Thanks, Guys.  Interesting reads, both.

Howard W6IDS
Richmond, IN  EM79NV
  - Original Message - 
  From: Andy obrien 
  To: digitalradio@yahoogroups.com 
  Sent: Monday, March 01, 2010 5:39 PM
  Subject: Re: [digitalradio] Re: A new concept in digital mode band 
plans-reducing the number of tongues in the tower of Babylon


  Just to make myself clear, I am not suggesting that we actually use the  
standard ALE digital mode for calling CQ.   I'd be fine with it,  but it is 
quite wide and would start a debate all over again.  I'm also not suggesting we 
use ALE-style soundings that are unattended. What I like about the general 
concept of ALE is a standard calling mode and then use of received data to 
establish what mode can be used to maintain the current QSO  (or link ) .  
The recent ROS debate quickly educated me about band plans and preferences, it 
is clear to me that the variance in suggested bandplans between IARU regions is 
such that the world is really spit in to wide and narrow band segments.  
The world is also split in to favourite modes where people try to find a 
niche within a band for these modes.  The result is competing debates about 
which mode should park where.  PSK , PACTOR, RTTY, and PACKET are the dominant 
modes with JT65A and WSPR as the next most used modes.  That leaves Olivia, 
Throb, MFSK16, ROS, PAX, Domino, Contestia, WINMOR,  Standard ALE, Hell, ALE400 
and PSK variants, as the remainder.  .  While I would love to change the habits 
of PSKers and RTTY folks, I doubt I could do it.  I think there is enough room 
to accommodate PSK, RTTY. PACTOR , JT65A/WSPR, and PACKET and then have a good 
segment of each band for the rest.  The plan would be that the rest all agree 
to use one mode for a CQ/

  Andy K3UK


  On Mon, Mar 1, 2010 at 4:52 PM, ed_hekman ehek...@cox.net wrote:

Howard,

With PSK all the activity is concentrated in a small segment of the band 
that we can monitor on the waterfall. If someone calls CQ outside that segment 
there is a very low probability that someone else will happen to be tuning 
there, hear the CQ and respond.

I think the concept that Andy was suggesting is that we have one common 
mode and frequency for calling CQ. After a response to the CQ is received the 
two parties select a different mode and frequency for carrying on the QSO. This 
is the idea of ALE. It is intended for establishing a link.
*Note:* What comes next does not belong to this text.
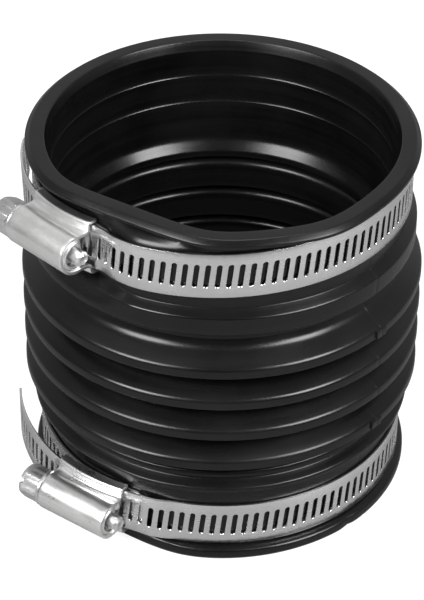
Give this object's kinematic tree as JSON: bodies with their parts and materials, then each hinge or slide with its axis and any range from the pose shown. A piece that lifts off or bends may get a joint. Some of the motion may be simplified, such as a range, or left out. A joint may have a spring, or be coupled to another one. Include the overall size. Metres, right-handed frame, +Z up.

I tried ALE a couple years ago but it didn't fit my operating style. Being 
able to monitor two different frequencies (dual watch) or a wide bandwidth - 
48KHz or 96KHz (as in SDR receivers) - would facilitate this type of operation. 
If we had a common CQ mode, such as ALE, we could decode a CQ anywhere in that 
bandwidth. Or we could also agree on a common CQ frequency so the software 
would not have to scan the entire spectrum for CQ calls.

Ed
WB6YTE

--- In digitalradio@yahoogroups.com, W6IDS w6...@... wrote:

 
 Hello Ed!
 
 How would ALE serve well as a CQ Calling Mode?
 
 Howard W6IDS
 Richmond, IN Em79NV
 
 - Original Message - 

 From: ed_hekman ehek...@...
 To: digitalradio@yahoogroups.com
 Sent: Monday, March 01, 2010 1:45 PM
 Subject: [digitalradio] Re: A new concept in digital mode band plans- 
 reducing the number of tongues in the tower of Babylon
 
  Andy,
 
  Some great ideas there. I had also suggested a couple months ago the 
idea 
  of a universal CQ mode that could be an extension of the RSID/CallID 
that 
  Patrick has developed. The software should include S/N measurement that 
  can be used to suggest some the possible modes to switch to for a QSO.
 
  In general, good operating practice suggests that we should use the 
  minimum bandwidth necessary for the purpose of the contact. PSK31 is 
the 
  best mode in most cases for live keyboard QSOs. It would be nice to be 
  able to easily switch between modes to adjust to the band conditions. I 
  would like to see PSK31FEC and PSK10 become widely available for 
  situations where PSK31 is marginal copy.
 
  I think wider bandwidths should generally be reserved for weak signal 
  operation or for situations requiring stored data transfer (email, 
images, 
  documents). Wide modes can be used for QSOs if they include multiple 
  access features for frequency sharing.
 
  I agree that ALE would work well as a CQ calling mode but we need to 
  develop some skill at finding and QSYing to an open frequency for the 
QSO. 
  A dual receiver would make that much easier.